Gender diversity can also signal to investors that a firm is well-run. Sociological research on market valuation suggests that investors value when firms use commonly-accepted “best practices,” such as the inclusion of diverse groups in hiring, and they penalize those that break these norms.
If an investor was in a context that accepted gender diversity, they were more likely to value those diverse companies highly. In fact, prior research has even shown a jump in stock prices after firms win an award related to diversity initiatives.
Our finding extends past research that analyzed the differences between investors who rewarded firms that hired female board members from those that did not. Those that did value female board members were often part of pension funds, an industry that tends to strongly value gender and other forms of diversity. Those that did not were often part of older, less culturally liberal industries.

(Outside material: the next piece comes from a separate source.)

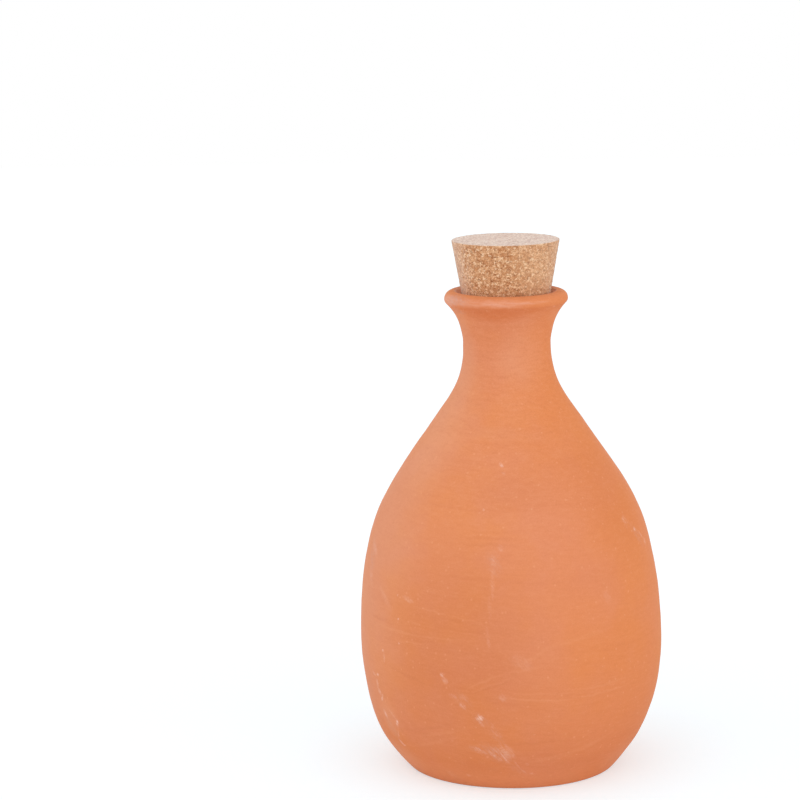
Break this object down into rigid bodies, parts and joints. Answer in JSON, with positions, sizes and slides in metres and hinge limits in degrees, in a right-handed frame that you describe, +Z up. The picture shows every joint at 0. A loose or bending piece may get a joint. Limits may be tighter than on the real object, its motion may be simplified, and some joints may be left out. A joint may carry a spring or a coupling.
{
  "type": "irrigation olla",
  "caption": "Unglazed clay bottle with a round belly, a narrow neck and a rolled lip, closed by a tapered cork; buried to water plants.",
  "frame": {"origin": "centre of the flat foot, on the ground", "axes": "+Z up along the bottle's axis of turning, towards the stopper; the bottle is round, so X and Y are free"},
  "size_m": [0.142, 0.142, 0.249],
  "materials": {
    "terracotta": "matte",
    "cork": "matte"
  },
  "bodies": {
    "bottle": {"clay_bottle": "terracotta"},
    "stopper": {"cork_stopper": "cork"}
  },
  "joints": [
    {"name": "stopper_pull", "type": "slide", "parent": "bottle", "child": "stopper", "axis": [0, 0, 1], "range_m": [0, 0.07]}
  ]
}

In sum, the link between diversity and company performance isn’t as black and white as we once thought. Like many aspects of business, the effect of diversity is context dependent, especially on country and industry norms around gender diversity and inclusion.
However, for almost all companies, we believe the investment in gender diversity is a good one. By most measures, the global business community is becoming more supportive of women and of women’s importance in economy. This leads to a positive feedback loop – firms that support gender diversity will capture these benefits earlier, leading them to outlast their competitors.